Everything in the listing below from the line containing "Recreate this object" through the line containing "key_inner = 14.4; // [14:0.1:15]" should be repeated exactly; leave out every other line.

# THE DATA
※ ※ ※

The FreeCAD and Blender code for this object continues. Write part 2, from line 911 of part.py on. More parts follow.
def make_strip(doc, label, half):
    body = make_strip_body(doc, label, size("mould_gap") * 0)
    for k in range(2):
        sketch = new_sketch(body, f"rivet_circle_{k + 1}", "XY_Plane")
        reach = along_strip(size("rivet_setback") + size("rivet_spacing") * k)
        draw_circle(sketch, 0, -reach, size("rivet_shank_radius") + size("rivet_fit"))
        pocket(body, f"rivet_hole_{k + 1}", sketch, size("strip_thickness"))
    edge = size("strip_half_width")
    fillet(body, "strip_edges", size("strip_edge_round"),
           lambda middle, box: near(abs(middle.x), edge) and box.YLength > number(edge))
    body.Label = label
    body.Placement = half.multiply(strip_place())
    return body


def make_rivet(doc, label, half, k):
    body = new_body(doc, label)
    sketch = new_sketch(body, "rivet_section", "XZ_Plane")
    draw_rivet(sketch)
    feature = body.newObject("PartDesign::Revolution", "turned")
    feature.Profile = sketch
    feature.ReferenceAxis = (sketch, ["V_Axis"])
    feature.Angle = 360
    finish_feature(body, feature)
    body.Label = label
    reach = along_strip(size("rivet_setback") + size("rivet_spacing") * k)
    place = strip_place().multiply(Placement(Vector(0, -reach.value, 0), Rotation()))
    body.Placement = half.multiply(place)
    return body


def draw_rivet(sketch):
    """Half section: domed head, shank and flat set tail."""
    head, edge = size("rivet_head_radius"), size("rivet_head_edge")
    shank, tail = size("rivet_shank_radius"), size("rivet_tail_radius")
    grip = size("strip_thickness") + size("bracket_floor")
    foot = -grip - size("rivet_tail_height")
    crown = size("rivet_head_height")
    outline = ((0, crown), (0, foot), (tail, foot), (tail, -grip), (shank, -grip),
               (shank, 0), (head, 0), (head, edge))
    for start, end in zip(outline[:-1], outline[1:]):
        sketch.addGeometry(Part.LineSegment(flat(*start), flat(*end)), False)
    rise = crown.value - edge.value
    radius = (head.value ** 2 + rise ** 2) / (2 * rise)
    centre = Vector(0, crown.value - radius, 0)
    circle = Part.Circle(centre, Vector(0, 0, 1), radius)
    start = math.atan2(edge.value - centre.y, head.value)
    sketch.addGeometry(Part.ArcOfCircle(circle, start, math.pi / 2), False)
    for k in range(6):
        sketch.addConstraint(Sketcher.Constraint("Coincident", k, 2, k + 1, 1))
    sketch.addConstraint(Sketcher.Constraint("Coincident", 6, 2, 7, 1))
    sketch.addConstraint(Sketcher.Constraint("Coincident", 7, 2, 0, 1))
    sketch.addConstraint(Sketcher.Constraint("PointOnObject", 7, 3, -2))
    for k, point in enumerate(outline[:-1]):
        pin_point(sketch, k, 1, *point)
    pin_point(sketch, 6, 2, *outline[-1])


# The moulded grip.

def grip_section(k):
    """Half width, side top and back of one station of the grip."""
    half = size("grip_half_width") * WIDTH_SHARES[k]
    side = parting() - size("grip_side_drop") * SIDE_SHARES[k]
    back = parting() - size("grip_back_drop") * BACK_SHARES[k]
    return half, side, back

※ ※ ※

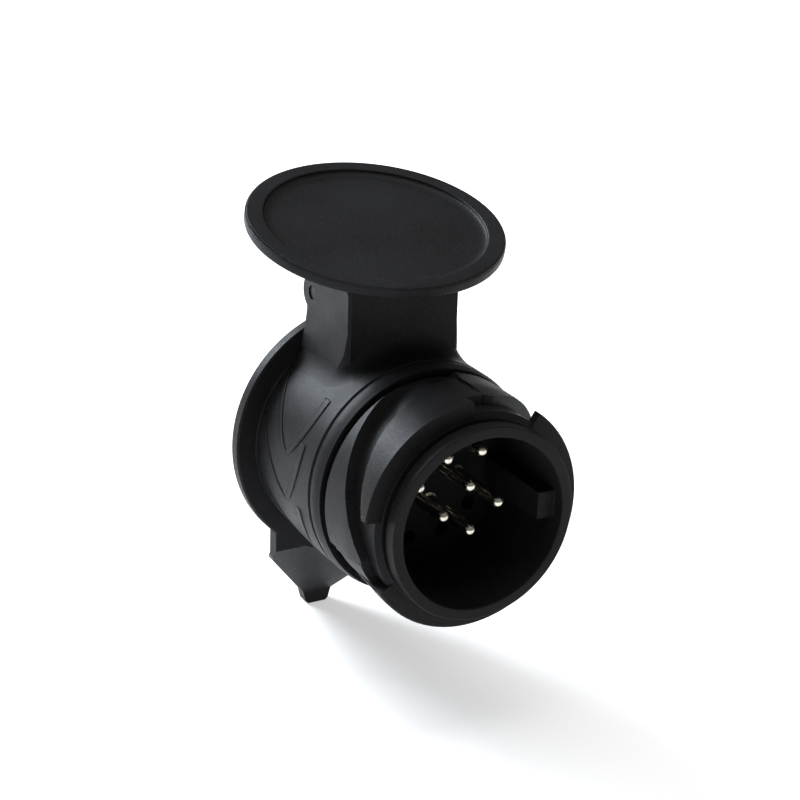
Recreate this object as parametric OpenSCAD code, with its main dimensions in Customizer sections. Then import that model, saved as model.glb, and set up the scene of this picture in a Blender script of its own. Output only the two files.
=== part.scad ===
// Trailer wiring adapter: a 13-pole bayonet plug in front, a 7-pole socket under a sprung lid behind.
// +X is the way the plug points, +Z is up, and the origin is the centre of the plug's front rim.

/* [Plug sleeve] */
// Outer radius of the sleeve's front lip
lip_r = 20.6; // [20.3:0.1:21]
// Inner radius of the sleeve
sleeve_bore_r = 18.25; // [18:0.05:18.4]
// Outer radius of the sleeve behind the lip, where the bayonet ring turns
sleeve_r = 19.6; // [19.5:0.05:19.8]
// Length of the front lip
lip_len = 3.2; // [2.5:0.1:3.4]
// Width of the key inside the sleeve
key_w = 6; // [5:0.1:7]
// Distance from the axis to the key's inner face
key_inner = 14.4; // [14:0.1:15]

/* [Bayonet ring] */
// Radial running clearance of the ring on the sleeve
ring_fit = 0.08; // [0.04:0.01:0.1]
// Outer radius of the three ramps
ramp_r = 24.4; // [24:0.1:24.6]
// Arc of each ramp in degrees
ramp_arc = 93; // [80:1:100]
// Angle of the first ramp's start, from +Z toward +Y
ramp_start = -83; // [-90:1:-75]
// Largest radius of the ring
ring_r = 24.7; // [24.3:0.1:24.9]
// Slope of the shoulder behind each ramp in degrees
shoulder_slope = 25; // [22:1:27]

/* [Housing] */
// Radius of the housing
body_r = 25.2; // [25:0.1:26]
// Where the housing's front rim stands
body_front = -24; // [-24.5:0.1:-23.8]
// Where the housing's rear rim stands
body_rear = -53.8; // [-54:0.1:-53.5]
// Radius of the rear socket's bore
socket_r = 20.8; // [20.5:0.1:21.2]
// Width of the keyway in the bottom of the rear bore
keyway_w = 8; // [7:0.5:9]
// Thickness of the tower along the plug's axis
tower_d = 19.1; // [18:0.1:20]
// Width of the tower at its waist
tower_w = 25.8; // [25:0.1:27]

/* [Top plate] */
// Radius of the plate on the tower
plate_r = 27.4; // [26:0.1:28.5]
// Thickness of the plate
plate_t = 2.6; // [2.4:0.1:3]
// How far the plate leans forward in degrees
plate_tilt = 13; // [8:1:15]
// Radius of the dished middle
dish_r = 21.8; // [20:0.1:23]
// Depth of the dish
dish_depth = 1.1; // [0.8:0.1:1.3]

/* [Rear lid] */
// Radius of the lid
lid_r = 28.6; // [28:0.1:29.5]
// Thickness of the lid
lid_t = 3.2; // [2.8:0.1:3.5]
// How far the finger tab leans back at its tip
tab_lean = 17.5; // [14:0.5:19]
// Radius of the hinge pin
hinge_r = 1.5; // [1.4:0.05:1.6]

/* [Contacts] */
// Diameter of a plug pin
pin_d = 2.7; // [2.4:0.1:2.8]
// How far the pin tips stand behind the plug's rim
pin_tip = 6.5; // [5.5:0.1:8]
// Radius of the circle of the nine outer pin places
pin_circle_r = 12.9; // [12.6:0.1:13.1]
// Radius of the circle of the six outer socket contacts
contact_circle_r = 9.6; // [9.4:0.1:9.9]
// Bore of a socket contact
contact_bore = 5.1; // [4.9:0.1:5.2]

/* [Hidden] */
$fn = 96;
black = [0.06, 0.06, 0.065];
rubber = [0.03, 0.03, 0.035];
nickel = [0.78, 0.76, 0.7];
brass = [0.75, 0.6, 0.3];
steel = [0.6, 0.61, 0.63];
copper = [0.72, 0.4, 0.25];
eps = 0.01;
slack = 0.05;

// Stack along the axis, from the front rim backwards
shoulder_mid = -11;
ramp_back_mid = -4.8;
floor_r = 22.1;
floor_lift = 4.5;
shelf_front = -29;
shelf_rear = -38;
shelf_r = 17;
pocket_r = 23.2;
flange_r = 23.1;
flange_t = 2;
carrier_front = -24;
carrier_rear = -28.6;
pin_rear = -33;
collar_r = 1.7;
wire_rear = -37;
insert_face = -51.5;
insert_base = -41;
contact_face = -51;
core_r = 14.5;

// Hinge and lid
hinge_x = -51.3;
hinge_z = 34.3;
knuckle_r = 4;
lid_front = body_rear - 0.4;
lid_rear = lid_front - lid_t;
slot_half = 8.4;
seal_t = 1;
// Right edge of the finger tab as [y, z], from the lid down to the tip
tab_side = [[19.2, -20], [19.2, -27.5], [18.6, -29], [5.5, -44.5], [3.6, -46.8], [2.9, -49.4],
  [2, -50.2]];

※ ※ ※

# SOLUTION TO THIS TASK
Recreate this object as parametric OpenSCAD code, with its main dimensions in Customizer sections. Then import that model, saved as model.glb, and set up the scene of this picture in a Blender script of its own. Output only the two files.
=== part.scad ===
// Trailer wiring adapter: a 13-pole bayonet plug in front, a 7-pole socket under a sprung lid behind.
// +X is the way the plug points, +Z is up, and the origin is the centre of the plug's front rim.

/* [Plug sleeve] */
// Outer radius of the sleeve's front lip
lip_r = 20.6; // [20.3:0.1:21]
// Inner radius of the sleeve
sleeve_bore_r = 18.25; // [18:0.05:18.4]
// Outer radius of the sleeve behind the lip, where the bayonet ring turns
sleeve_r = 19.6; // [19.5:0.05:19.8]
// Length of the front lip
lip_len = 3.2; // [2.5:0.1:3.4]
// Width of the key inside the sleeve
key_w = 6; // [5:0.1:7]
// Distance from the axis to the key's inner face
key_inner = 14.4; // [14:0.1:15]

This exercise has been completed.